Il 7 novembre 2008, insieme ad altre 69 persone, Kouassi Pli Adama Mamadou parte su un gommone alla volta dell’Italia: nella traversata, dopo tre giorni e tre notti in mare, il gommone si spacca in due e tre persone (una donna col suo bambino e un uomo) muoiono affogate. A salvare i superstiti dei pescatori che, dopo averli avvistati, chiamano la Guarda Costiera di Lampedusa.
Dopodiché i servizi sociali lo hanno trasferito a Roma ma, senza domanda di asilo, anche nella Capitale le cose non vanno a gonfie vele e il ragazzo si trova a dormire per strada, a Tor Vergata, finché un amico non gli propone di spostarsi a Napoli. Nell’ottobre del 2009 si ritrova a Castel Volturno e per vivere fa qualsiasi tipo di lavoro: il coltivatore di tabacco (20 euro per 13 ore di lavoro a giorno) a Cancello e poi nelle campagne del sud, tra la Puglia e Rosarno (“3 euro per una cassa di pomodori, 1 euro per le arance”, dice sempre a Vanity Fair).

Il 10 ottobre 2009, a seguito della partecipazione alla prima manifestazione organizzata dal Movimento dei Migranti e Rifugiati di Caserta (il cui scopo è quello di regolarizzare i migranti e integrarli nella società, evitando che finiscano per esseri degli strumenti in mano alla camorra), entra in contatto col Centro Sociale Ex Canapificio, di cui oggi fa attivamente parte in qualità di mediatore interculturale (parla circa 13 lingue) e di vicecoordinatore di un progetto di inclusione.
Oggi quindi Kouassi Pli Adama Mamadou cerca di offrire aiuto a chi ha bisogno; ha due figli, una casa e un lavoro precario ma dignitoso.

Io capitano: le differenze tra la storia vera e il film

Io Capitano; cinematographe.it

Per certi versi, leggendo la sua storia è come se leggessimo il sequel di Io Capitano, poiché il film di Garrone ci mostra essenzialmente il viaggio dei protagonisti dall’Africa alle coste italiane.
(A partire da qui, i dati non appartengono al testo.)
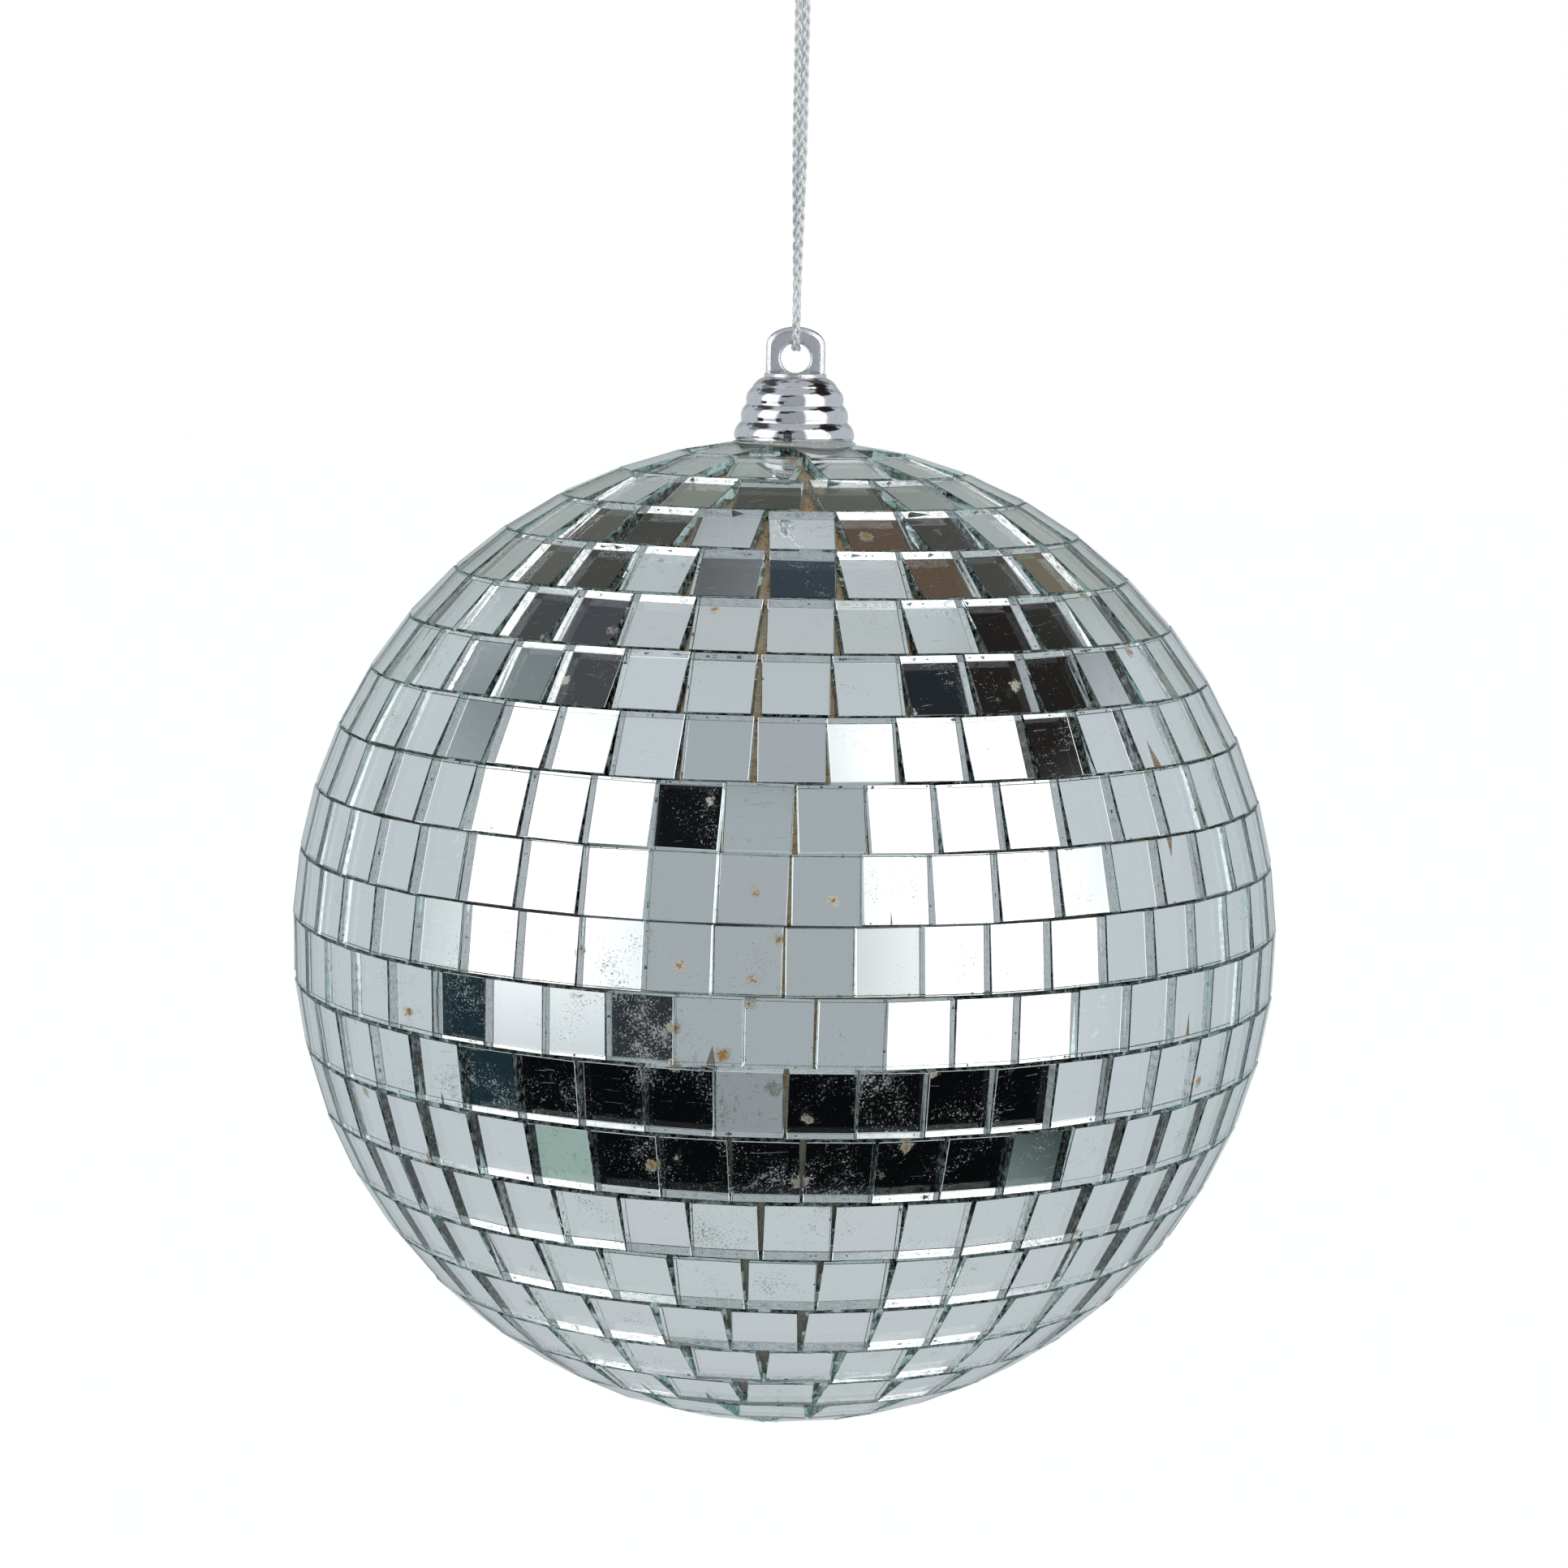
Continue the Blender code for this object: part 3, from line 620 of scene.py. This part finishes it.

Se avete visto il film, inoltre, non è difficile notare le differenze che intercorrono tra finzione e storia vera.
Per cominciare, sappiamo che il protagonista (interpretato da Seydou Sarr) ha 16 anni e frequenta la scuola, ma non l’università, per cui è anagraficamente più piccolo di Kouassi Pli Adama Mamadou. È certo poi che tutti i dettagli inerenti la prigionia e i maltrattamenti vengono inseriti nella narrazione, ma in momenti differenti rispetto a quando sono accaduti al diretto interessato. Vedendo il film è come se tutto si coagulasse nell’arco di un tempo più o meno breve, mentre la storia reale si dilata nel corso di diversi anni.
Infine, in Io capitano i migranti si salvano tutti e viaggiano su una barca (seppur di fortuna), mentre nella realtà sappiamo che il gommone si spezza in due e che non tutti riescono a raggiungere le coste italiane.
Come ha dichiarato lo stesso regista durante la conferenza stampa, al festival del cinema di Venezia 2023, il film nasce dall’intreccio di diverse esperienze vissute da tutti quei ragazzi che hanno tentato, e sono riusciti, a trovare una vita migliore in Europa. Come ha detto Matteo Garrone: “le loro storie costituiscono forse l’unico racconto epico contemporaneo possibile”.